Limitations of Time Resources in Human Relationships Determine Social Structures
Masanori Takano, Ichiro Fukuda

TL;DR
This paper investigates how increasing social grooming costs with relationship strength influence social structure, supported by data analysis and simulations showing that higher costs lead to wider, shallower social networks.
Contribution
It demonstrates that the gradient of social grooming costs shapes social relationship structures, supported by empirical data and a simple linear-cost simulation model.
Findings
Cost of social grooming increases with relationship strength
Higher grooming costs lead to wider, shallower social networks
Model fits data across six communication systems
Abstract
A single human can be involved in a limited number of social relationships, and the distribution of strengths of such relationships shows significant skew.
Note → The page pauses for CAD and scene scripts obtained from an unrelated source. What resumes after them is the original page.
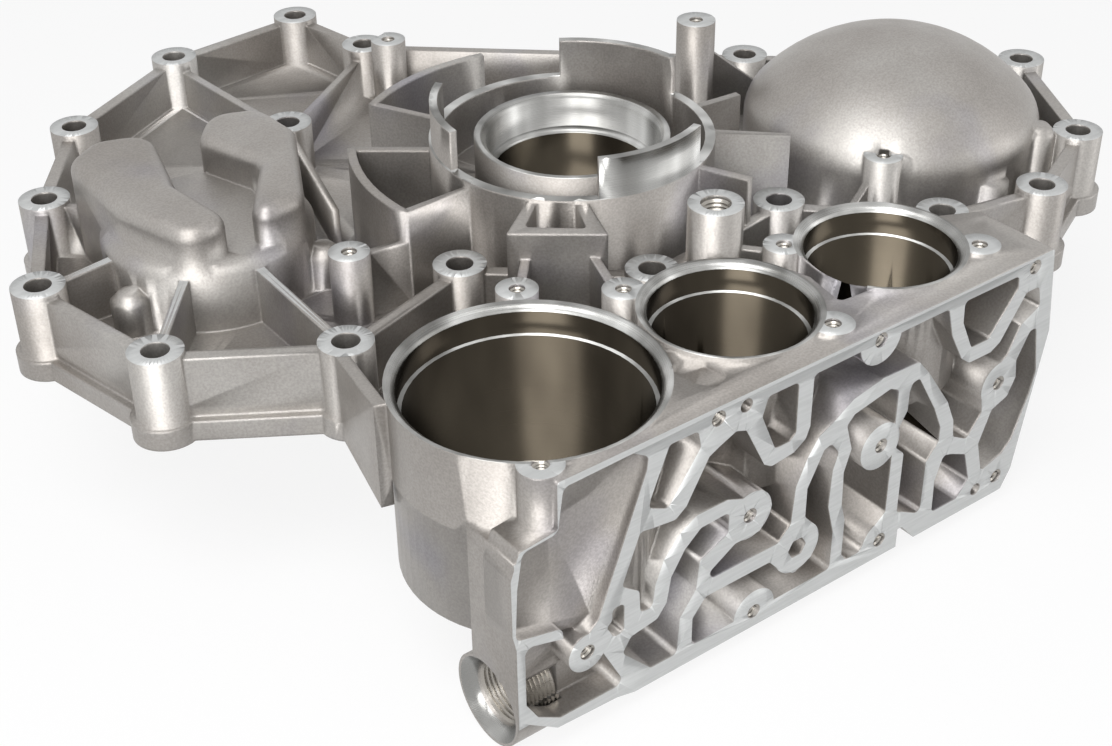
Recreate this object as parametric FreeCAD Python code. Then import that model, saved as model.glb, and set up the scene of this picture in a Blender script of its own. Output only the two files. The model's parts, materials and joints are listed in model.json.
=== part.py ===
"""End cover of a vehicle transmission: one aluminium die casting, machined on its seats.

All lengths are millimetres.  The origin lies on the axis of the bearing hub, in the plane of the
mating flange.  +Z points out of the gearbox, +X runs along the valve face, +Y away from it.
"""
import FreeCAD, Part
import math
import os

V = FreeCAD.Vector

# ---- driving sizes ------------------------------------------------------------------------------

# flange and cover
FLOOR_TOP = 11.0            # upper side of the cover's floor
FLOOR_WALL = 5.0            # thickness of that floor
RIM_TOP = 28.0              # upper edge of the rim that joins the bolt bosses
RIM_OUT = 3.0               # rim's outer side, outside the bolt line
RIM_IN = 1.5                # rim's inner side, inside the bolt line
FOOT_OUT = 6.0              # foot of the flange, outside the bolt line
FOOT_TOP = 7.0
SEAT_IN = 10.0              # inner edge of the machined seat, inside the bolt line
RIB = 3.0                   # thickness of a stiffening rib
BEND = math.radians(35)     # an outline that turns by less than this keeps a plain corner

# flange bolts, M8 clearance
BOLT_HOLE_R = 4.5
BOLT_BOSS_R = 8.8
BOLT_BOSS_TOP = 30.0
BOSS_FOOT = 2.0             # the foot of a bolt boss is wider by this

# cover screws, M6
SCREW_CORE_R = 2.6
SCREW_BOSS_R = 6.8
SCREW_DEPTH = 18.0
DECK_TOP = 36.0             # machined plane of the piston bores and screw bosses
DECK_CAST = 1.2             # the cast deck between them lies lower by this

# bearing hub
HUB_R = 49.5                # outer wall
HUB_WALL = 3.5
HUB_LOW_TOP = 46.0          # lower machined edge of the outer wall
HUB_HIGH_TOP = 60.0         # raised sectors
GROOVE_FLOOR = 27.0
RING_R = 34.0               # inner ring that holds the bearing
RING_TOP = 46.0
BEARING_R = 30.0
BEARING_DEPTH = 12.0
SHAFT_R = 27.5
SHAFT_DEPTH = 24.0
THROUGH_R = 22.0
HUB_FOOT = 10.0             # the hub's inner end stands past the flange by this
HUB_FOOT_R = 30.0
LIP = 1.8                   # chamfer at a machined mouth
OIL_HOLE_R = 2.4

# vanes around the hub
VANE_TOP = 45.0
VANE_R = 76.0
VANE = 3.0

# pump cover: a drum with two raised passages
DRUM_X, DRUM_Y = -119.0, 45.0
DRUM_R = 35.5
DRUM_TOP = 34.0
DRUM_WALL = 5.0
PASSAGE_TOP = 47.5
PASSAGE_ROUND = 5.0

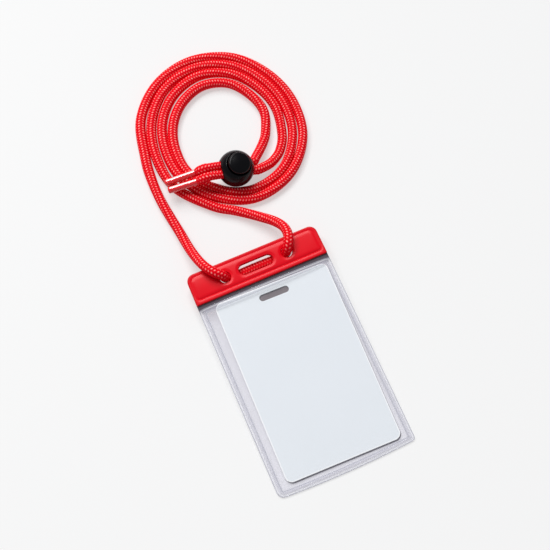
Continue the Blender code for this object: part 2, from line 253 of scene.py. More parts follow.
def softened(curve, sigma):
    """The curve with its small kinks evened out by a moving average; its ends stay."""
    reach = int(ceil(3 * sigma))
    weight = np.exp(-0.5 * (np.arange(-reach, reach + 1) / sigma) ** 2)
    weight /= weight.sum()
    before = 2 * curve[0] - curve[reach:0:-1]
    after = 2 * curve[-1] - curve[-2 : -reach - 2 : -1]
    padded = np.vstack([before, curve, after])
    return np.stack([np.convolve(padded[:, k], weight, mode="valid") for k in range(3)], axis=1)


def carried_frames(curve):
    """Tangents, and two cross directions that turn as little as the curve allows."""
    tangents = np.gradient(curve, axis=0)
    tangents /= np.linalg.norm(tangents, axis=1)[:, None]
    side = np.cross(tangents[0], (0.0, 0.0, 1.0))
    side /= np.linalg.norm(side)
    sides = [side]
    for tangent in tangents[1:]:
        side = side - tangent * side.dot(tangent)
        side = side / np.linalg.norm(side)
        sides.append(side)
    sides = np.array(sides)
    return tangents, sides, np.cross(tangents, sides)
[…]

This skewness suggests that the costs and benefits of the social interactions required to bond with others (social grooming) depend on the social relationship strength: if they involved uniform costs and benefits, the distribution would not be skew. Here, we show that the cost of social grooming increases with the social relationship strength, and its gradient determines the structures of these relationships in society as evident from an analysis of data from six communication systems. This may be due to an increase in communication volumes, such as number of characters and duration of calls, along with an increase in the social relationship strength. We tested this hypothesis using an individual-based simulation where social…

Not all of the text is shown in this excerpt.